» **Exercise directions**
In the data below, find every line with the string "Continue" and pull it out.

» **Task material**
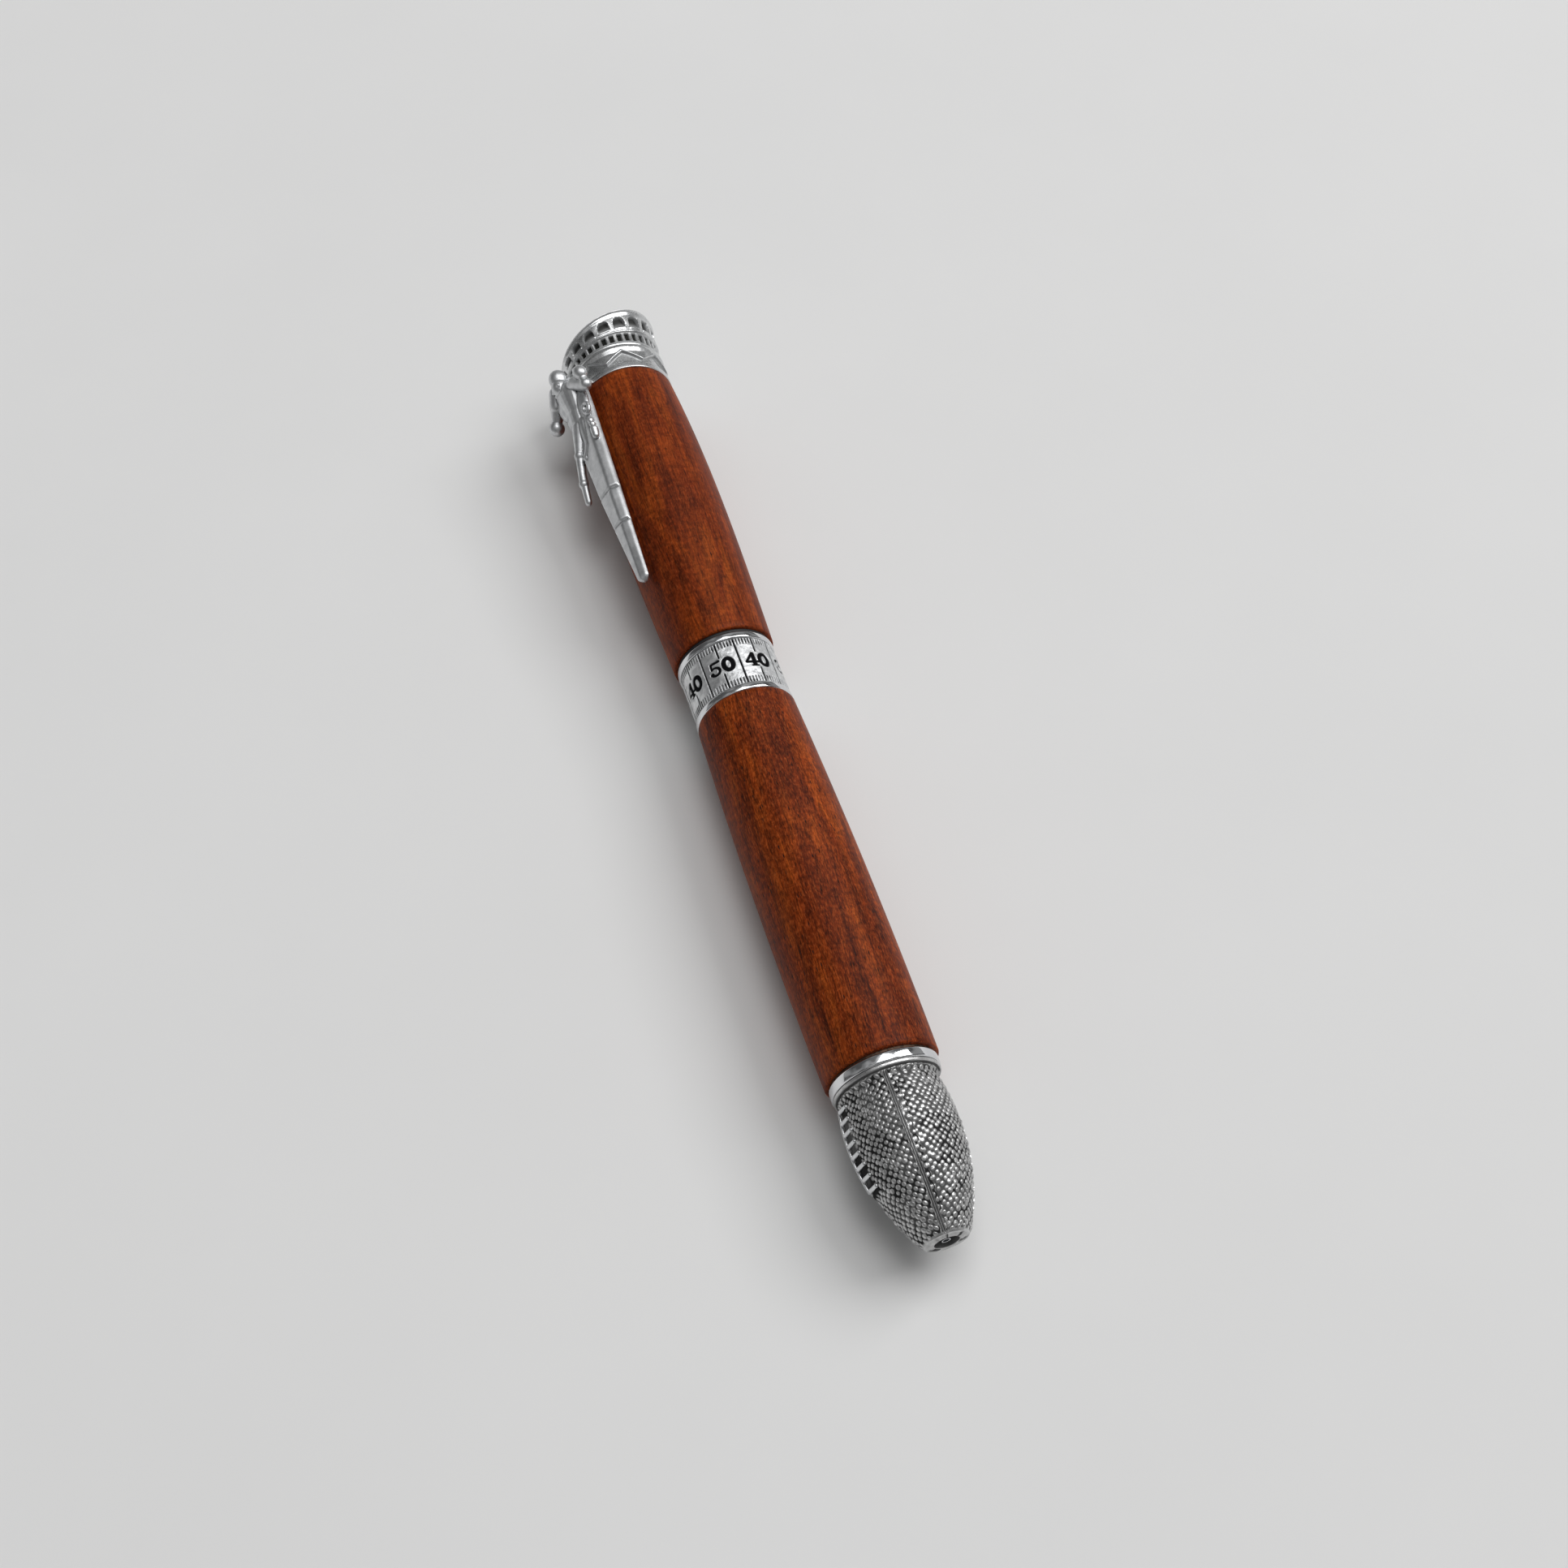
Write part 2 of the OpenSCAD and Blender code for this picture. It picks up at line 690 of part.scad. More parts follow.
* * *
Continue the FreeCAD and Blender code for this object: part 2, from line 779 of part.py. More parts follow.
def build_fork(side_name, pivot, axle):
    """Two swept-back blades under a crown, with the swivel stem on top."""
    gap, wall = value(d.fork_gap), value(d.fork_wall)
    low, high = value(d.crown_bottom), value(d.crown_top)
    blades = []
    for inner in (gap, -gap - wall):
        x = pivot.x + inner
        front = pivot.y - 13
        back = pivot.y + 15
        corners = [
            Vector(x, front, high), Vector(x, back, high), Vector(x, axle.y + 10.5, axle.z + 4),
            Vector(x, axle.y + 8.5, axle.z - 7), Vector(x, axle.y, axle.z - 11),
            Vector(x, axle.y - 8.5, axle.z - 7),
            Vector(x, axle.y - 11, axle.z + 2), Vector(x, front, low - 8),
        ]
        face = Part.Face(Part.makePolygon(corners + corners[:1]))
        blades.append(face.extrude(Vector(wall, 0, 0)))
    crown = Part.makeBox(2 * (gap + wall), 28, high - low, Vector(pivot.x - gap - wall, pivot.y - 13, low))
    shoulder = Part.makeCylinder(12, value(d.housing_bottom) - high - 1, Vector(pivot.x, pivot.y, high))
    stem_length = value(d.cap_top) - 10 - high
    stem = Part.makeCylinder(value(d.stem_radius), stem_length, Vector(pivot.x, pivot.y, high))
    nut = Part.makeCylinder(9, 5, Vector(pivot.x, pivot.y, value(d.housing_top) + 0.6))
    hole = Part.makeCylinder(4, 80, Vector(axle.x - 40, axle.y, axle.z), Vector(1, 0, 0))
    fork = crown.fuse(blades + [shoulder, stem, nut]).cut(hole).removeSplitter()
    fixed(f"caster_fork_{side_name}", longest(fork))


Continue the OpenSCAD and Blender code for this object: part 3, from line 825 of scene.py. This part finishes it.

» **Written solution**
Continue the FreeCAD and Blender code for this object: part 2, from line 779 of part.py. More parts follow.
Continue the OpenSCAD and Blender code for this object: part 3, from line 825 of scene.py. This part finishes it.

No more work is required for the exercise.